OPEC producers want to continue the cartel's newfound unity, fearing a
production free-for-all if OPEC cooperation dissolves. Of course,
oil-producing countries ultimately could go ahead without Iran, as they
have in the past. Venezuela's oil minister is to visit Tehran in coming weeks
to lobby the government to accept higher production levels.

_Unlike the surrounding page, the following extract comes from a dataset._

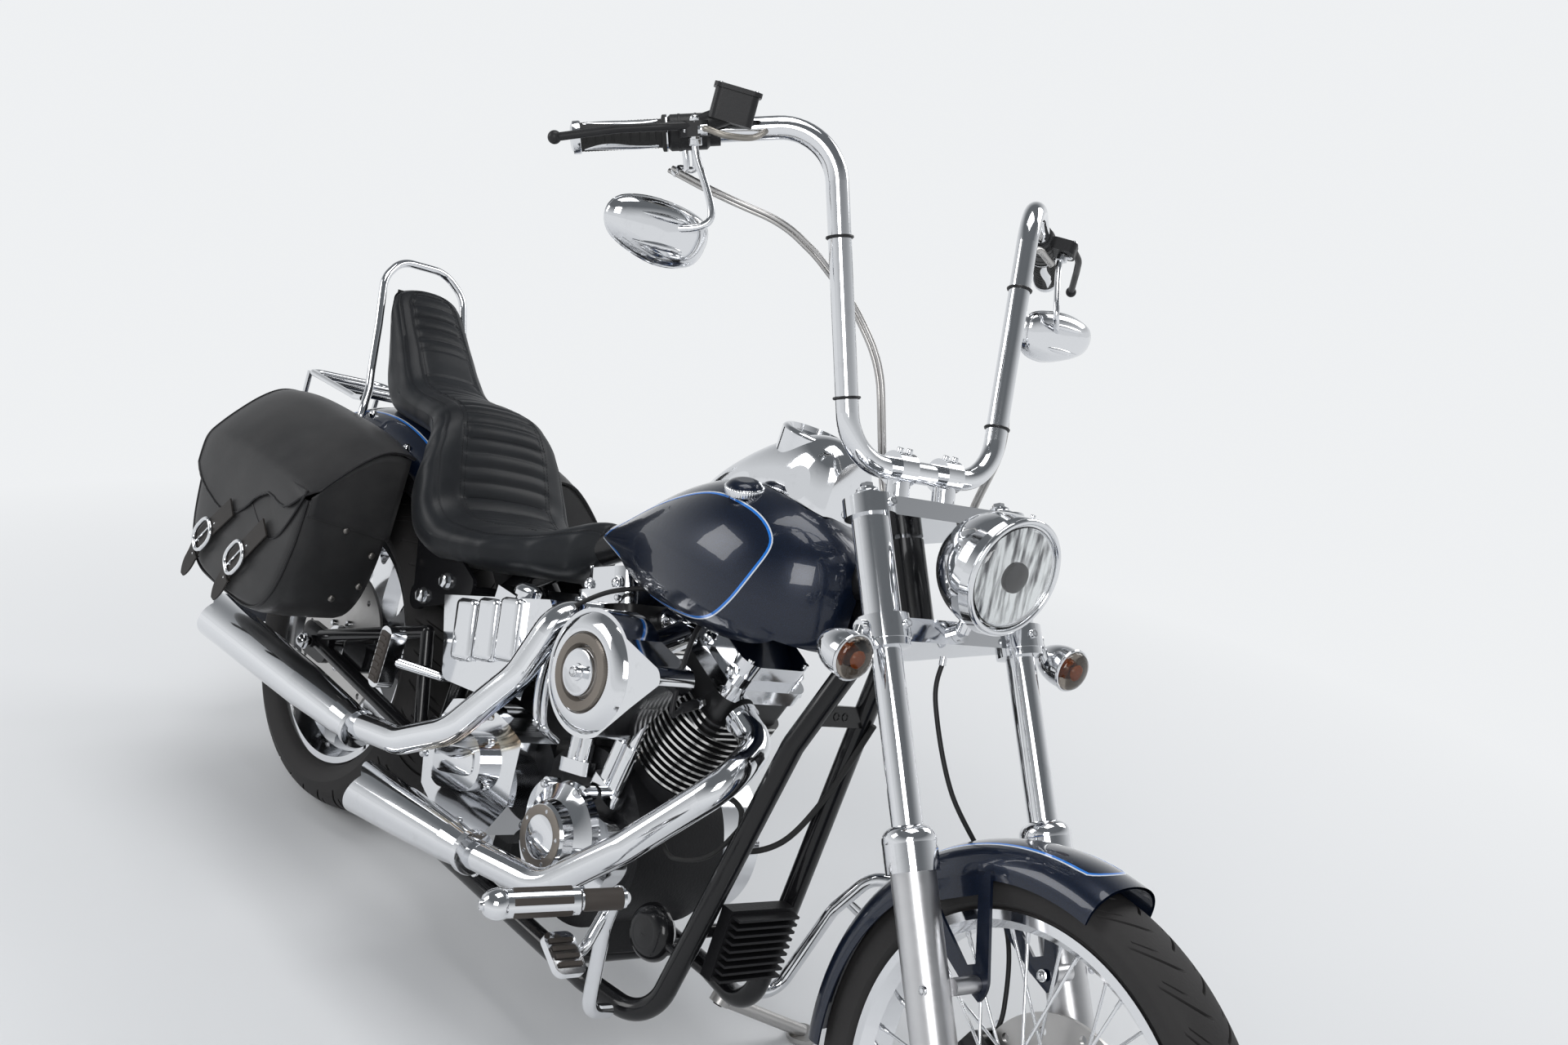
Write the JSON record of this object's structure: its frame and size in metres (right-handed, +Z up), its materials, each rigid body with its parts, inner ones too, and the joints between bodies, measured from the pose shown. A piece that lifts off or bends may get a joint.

But the one million to two million barrels that OPEC is considering putting
back on the market could be quickly removed if Iraq withheld its two
million barrels a day of exports. In November, Iraqi President Saddam
Hussein pushed oil prices up almost $1 a barrel in a single day when he
turned off his spigots to protest United Nations sanctions. This time, "with
oil inventories very low, any interruption in crude supply could cause prices
to skyrocket," said Gary Ross, president of PIRA Energy Group, a New
York energy-consulting company.

Whether Mr. Hussein would use the opportunity is a matter of debate, but
few dispute he has ample reason. Baghdad is feuding with the U.S. about
Iraq's need to import spare parts for its oil industry. It could decide to use
the tight oil market, analysts say, to get Washington to ease up-or to
undermine U.N. sanctions altogether. "We have seen him do this before
and we would not be surprised if he resorted to the same tactics again,"
one U.S. official said.

Other OPEC producers' ability to make up for any Iraqi cutbacks would
be strained in the short term. Mr. Ross said OPEC production capacity
has fallen by about 500,000 barrels a day during the past year. Venezuela
in particular has let its capacity dwindle as it diverted oil revenue to pay for
the extensive social agenda of President Hugo Chavez. In time, however,
OPEC countries should be able to make up any shortfall with their four
million to five million barrels a day of excess capacity.